A depiction of four trials from the 3-back task. One black English letter was presented at a time (500 ms) followed by a black “+” fixation point (2500 ms). In this example, participants should only press the spacebar when the second “A” appeared on the screen because it is the same letter that was shown 3 back (trial 4 = hit). Pressing the spacebar on any other trial in this example would be counted as a false alarm. The 2-, 3-, and 4-back blocks each consisted of 10 hit trials out of 30 trials

The visuospatial sketchpad task (VSSP task) was adapted from Ma et al. (2017) and was intended to tap visual working memory. According to Baddeley and Logie’s (1999) multicomponent model, the visual working memory skill required for the VSSP task is different than the updating skill required for playing CrushStations, and therefore would be considered a test of general transfer. The VSSP task was broken into two blocks: a 10-trial training block (4 blacked-out space trials), and a 50-trial testing block (5, 6, 7, 8, and 9 blacked-out space trials, randomly presented), with more squares to be memorized increasing the difficulty of the task. As summarized in Fig. 2, in this task, a 4×4 grid was displayed on a white screen, with 4, 5, 6, 7, 8, or 9 of the grid spaces blacked out. A blank screen was displayed for 1000 ms, then another 4×4 grid was displayed with 2 of the grid spaces blacked out. Participants were asked to determine whether the blacked-out spaces in the second grid were in the same position as they were in the first grid. For a match, they pressed the “A” key; for a no-match, they pressed the “L” key. There were 5 separate patterns for each trial type, with one correct/matched trial and one incorrect/no-match trial for each pattern (yielding 10 trials for each condition). The task was designed and responses were collected using PsyScope and took approximately 5 min to complete. The primary dependent measure for the VSSP task was an accuracy score based on percent correct out of 50 trials. This test involves memory for presented visuospatial information rather than the target skill of updating.

Fig. 2
figure 2

A depiction of one trial from the Visuo-Spatial Sketch Pad (VSSP) working memory task. The participant should press the “A” key if the position of the shown blocks in the second grid matches the positions shown in the first grid or should press the “L” key if it is not a match

The two computer games used in this study were the custom updating training game, CrushStations, and the active control game, Bookworm. In CrushStations (exemplified in Fig. 3), the premise is that sea creatures are trapped in bubbles and a hungry octopus is trying to eat them. There are five different types of sea creatures (jellyfish, lobster, starfish, crab, and stingray) that can be trapped in five different color bubbles (green, yellow, red, pink, and purple). The trapped creatures move across the screen from right to left, and up to six bubbles are on the screen at a time. Depending on the difficulty of the level, 1 to 6 bubbles on the left side of the screen can be occluded and players are required to give a response by clicking the creature type (from 1 to 5 options) and color (from 1 to 5 options). When players provide a correct response, the creature goes free; when they provide an incorrect response, the creature is eaten by the evil octopus.

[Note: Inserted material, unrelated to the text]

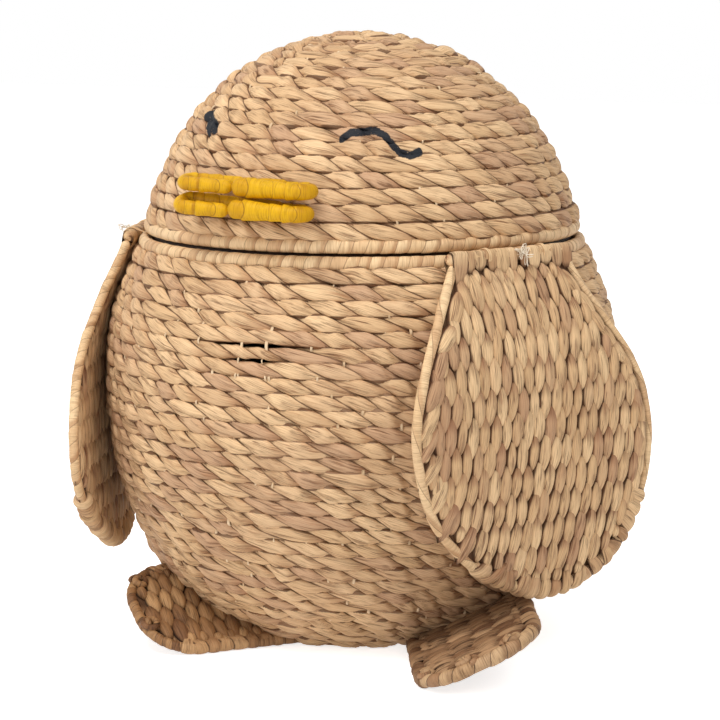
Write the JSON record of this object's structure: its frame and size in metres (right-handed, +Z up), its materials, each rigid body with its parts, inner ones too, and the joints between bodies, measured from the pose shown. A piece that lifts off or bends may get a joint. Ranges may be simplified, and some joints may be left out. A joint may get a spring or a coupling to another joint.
{
  "type": "lidded storage basket",
  "caption": "Bird-shaped storage basket of twisted plant rope, with a lift-off domed lid for a head, a wrapped beak, hanging woven wings and splayed feet.",
  "frame": {"origin": "on the floor, at the middle of the flat base, on the basket's axis", "axes": "+Z up, the beak towards -Y, +X towards the bird's own left wing"},
  "size_m": [0.4388, 0.373, 0.4295],
  "materials": {
    "hyacinth_rope": "matt dried water hyacinth, tan with paler and browner strands",
    "wrapped_strip": "satin pale strip wound over a core",
    "yellow_strip": "yellow dyed strip, satin",
    "frame_wire": "dark lacquered iron wire",
    "tie_thread": "waxed off-white thread"
  },
  "bodies": {
    "basket": {"body_wall": "hyacinth_rope", "body_mouth_roll": "wrapped_strip", "body_base": "hyacinth_rope", "frame_ring_mouth": "frame_wire", "frame_ring_belly": "frame_wire", "frame_ring_base": "frame_wire", "frame_rib_1": "frame_wire", "frame_rib_2": "frame_wire", "frame_rib_3": "frame_wire", "frame_rib_4": "frame_wire", "frame_rib_5": "frame_wire", "frame_rib_6": "frame_wire", "frame_rib_7": "frame_wire", "frame_rib_8": "frame_wire", "wing_left_tie_front": "tie_thread", "wing_left_tie_back": "tie_thread", "wing_right_tie_front": "tie_thread", "wing_right_tie_back": "tie_thread", "foot_left_edge": "wrapped_strip", "foot_left_pad": "hyacinth_rope", "foot_right_edge": "wrapped_strip", "foot_right_pad": "hyacinth_rope"},
    "lid": {"lid_shell": "hyacinth_rope", "lid_roll": "wrapped_strip", "lid_seat_ring": "wrapped_strip", "lid_ring_crown": "frame_wire", "lid_rib_1": "frame_wire", "lid_rib_2": "frame_wire", "lid_rib_3": "frame_wire", "lid_rib_4": "frame_wire", "lid_rib_5": "frame_wire", "lid_rib_6": "frame_wire", "lid_rib_7": "frame_wire", "lid_rib_8": "frame_wire", "beak_upper": "yellow_strip", "beak_lower": "yellow_strip"},
    "wing_left": {"wing_left_roll": "wrapped_strip", "wing_left_edge": "wrapped_strip", "wing_left_panel": "hyacinth_rope"},
    "wing_right": {"wing_right_roll": "wrapped_strip", "wing_right_edge": "wrapped_strip", "wing_right_panel": "hyacinth_rope"}
  },
  "joints": [
    {"name": "lid_lift", "type": "slide", "parent": "basket", "child": "lid", "axis": [0, 0, 1], "range_m": [0, 0.13]},
    {"name": "wing_left_swing", "type": "hinge", "parent": "basket", "child": "wing_left", "pos_m": [0.15238, -0.06312, 0.2835], "axis": [-0.3827, -0.9239, 0], "range_deg": [0, 40]},
    {"name": "wing_right_swing", "type": "hinge", "parent": "basket", "child": "wing_right", "pos_m": [-0.15238, -0.06312, 0.2835], "axis": [-0.3827, 0.9239, 0], "range_deg": [0, 40]}
  ]
}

Difficulty is increased by requiring delayed responses (i.e., a bubble may be occluded, but participants may have to wait to respond), increasing the number of color and creature options, and by increasing the number of items per level. Each level has its own response rules (e.g., 3 bubbles occluded with 2 colors and 2 creatures in one level; 2 bubbles occluded with 3 colors and 4 creatures in another), and increasing levels provide additional elements to make the game progressively more difficult. A sufficient percentage of correct responses is required to progress to the next level. For this experiment, the game was accessed through the developer’s website (create.nyu.edu/dream). The game also is available as an app on Apple and Android devices.

Fig. 3
figure 3

A screenshot from a level of the custom video game CrushStations. Players are required to remember the type of creature and the color of the bubble they are in as they move across the screen from right to left, and select the correct combination for the occluded items. Correct answers result in freeing the sea creature; incorrect answers result in the mean octopus eating the sea creature

The control game, Bookworm, is a web-based flash game where players must make words from adjacent letter tiles in a 7 × 7 array to feed the bookworm. This is a word search game that relies on prior vocabulary knowledge and is not intended to train updating skill. A screenshot is shown in Fig. 4. This game was also accessed through the developer’s website.

Fig. 4
figure 4

A screenshot from the control video game, Bookworm. Players are required to create words from the provided letters to feed the bookworm and earn points

The demographic questionnaire solicited information concerning the participants’ gender and age. The postquestionnaire consisted of seven statements to rate using a 5-point Likert scale from 1 (strongly disagree) to 5 (strongly agree), as shown in the left column of Table 3. The statements were intended to provide preliminary information about aspects of the players’ experience in playing the game for exploratory analyses. Cronbach’s alpha was 0.72 and we relied on face validity in constructing the items.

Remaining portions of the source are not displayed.